- Fri Jul 18, 2025 3:11 pm
#93006
I nicked this from a guy called Jack Dart on The Fleecebook. It is sound.
Let’s Talk About the Ridiculous Arguments Against Giving 16 and 17 Year-Olds the Vote.
The right is in meltdown over plans to allow 16 and 17-year-olds to vote by the next general election. Reform calls it a cynical left-wing power grab. The usual suspects in the press warn of “childish” voters flooding polling stations with TikTok slogans. The Tories complain because they know exactly who this generation is likely to vote against.
Let’s break it down, because none of their arguments stand up to scrutiny.

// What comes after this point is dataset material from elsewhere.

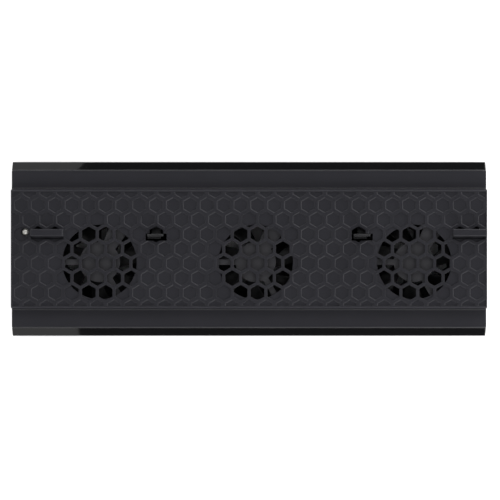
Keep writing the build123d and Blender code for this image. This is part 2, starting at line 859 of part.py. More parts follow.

“They’re not mature enough.”
This is their go-to line. The same people who think 16-year-olds are responsible enough to pay tax, join the army and work full time suddenly insist they cannot tick a box on a ballot paper. We trust them with employment, exams that shape their futures and, in some cases, weapons. Democracy is hardly more dangerous. They are not worried about maturity, they are worried about who these young voters will choose.
“It’s just a political stunt to help Labour.”
Labour may benefit, but that does not make it wrong. That is democracy. If your policies do not appeal to young people, the solution is not to bar them from voting, it is to offer something better. Scotland and Wales already let 16-year-olds vote in local and devolved elections. If this is a coup, it happened years ago and democracy survived.
“They don’t know enough about politics.”
Neither do plenty of adults. That is not a reason to deny the vote. Studies show that people who start voting early are more likely to stay engaged for life. We do not quiz 45-year-olds before they vote or ban people who skip manifestos. Voting is a right. If you pay into the system, you deserve a say.
“It will distort the electorate.”
No, it will expand it. Roughly 1.5 million new voters will join the register. That is participation, not distortion. If your party is terrified of a fuller electorate, your platform is the problem.
“They will just follow social-media trends.”
This is rich from movements that thrive on memes and YouTube rants. Trump, Farage and Reform have all relied on digital platforms to radicalise and recruit. Spare us the concern about influencers.
Yes, we do need to keep our eyes open. Reform and other far-right actors are already active in the online spaces young men inhabit. They are using gaming platforms, podcasts and social media to spread conspiracy, anti-migrant rhetoric and hard-right ideology. We know how that pipeline works. We have seen what it leads to. So yes, we need to watch it closely, invest in education, and build credible alternatives to fill the vacuum. But that is not a reason to keep young people locked out of the democratic process. It is a reason to bring them in, give them a stake, and start listening to them before the far right does it for us.
Let’s talk about Brexit.
One of the most consequential political decisions in modern British history was taken without input from the very people it would affect most. Brexit was forced through by a narrow margin, with lies on the side of buses, foreign interference, and no coherent plan. It cut off opportunities, gutted freedom of movement, wrecked trade links and decimated entire industries, and young people had no vote on it. Millions of 16 and 17-year-olds were told they were too immature to decide their future, while pensioners who would not live with the consequences were courted like royalty. If this country can drag an entire generation out of Europe against their will, it can damn well let them have a say in what happens next.
This generation is politically aware, angry and ready for a voice. They have grown up through austerity, climate crisis, lockdowns, rising rent and stagnant wages. They have watched older generations make decisions that shape futures they will have to live with. Giving them the vote is not radical, it is overdue.
If 16 and 17-year-olds leaned right, Reform and the Tories would rush to lower the voting age. This is not about principle, it is about power. They fear a generation that has seen through their nonsense.
The vote at 16 is basic democratic fairness. If you can pay tax and serve your country, you should have a say in how it is run. If that makes certain politicians uncomfortable, good. That is how democracy stays healthy.
"The opportunity to serve our country: that is all we ask.” John Smith, May 11, 1994.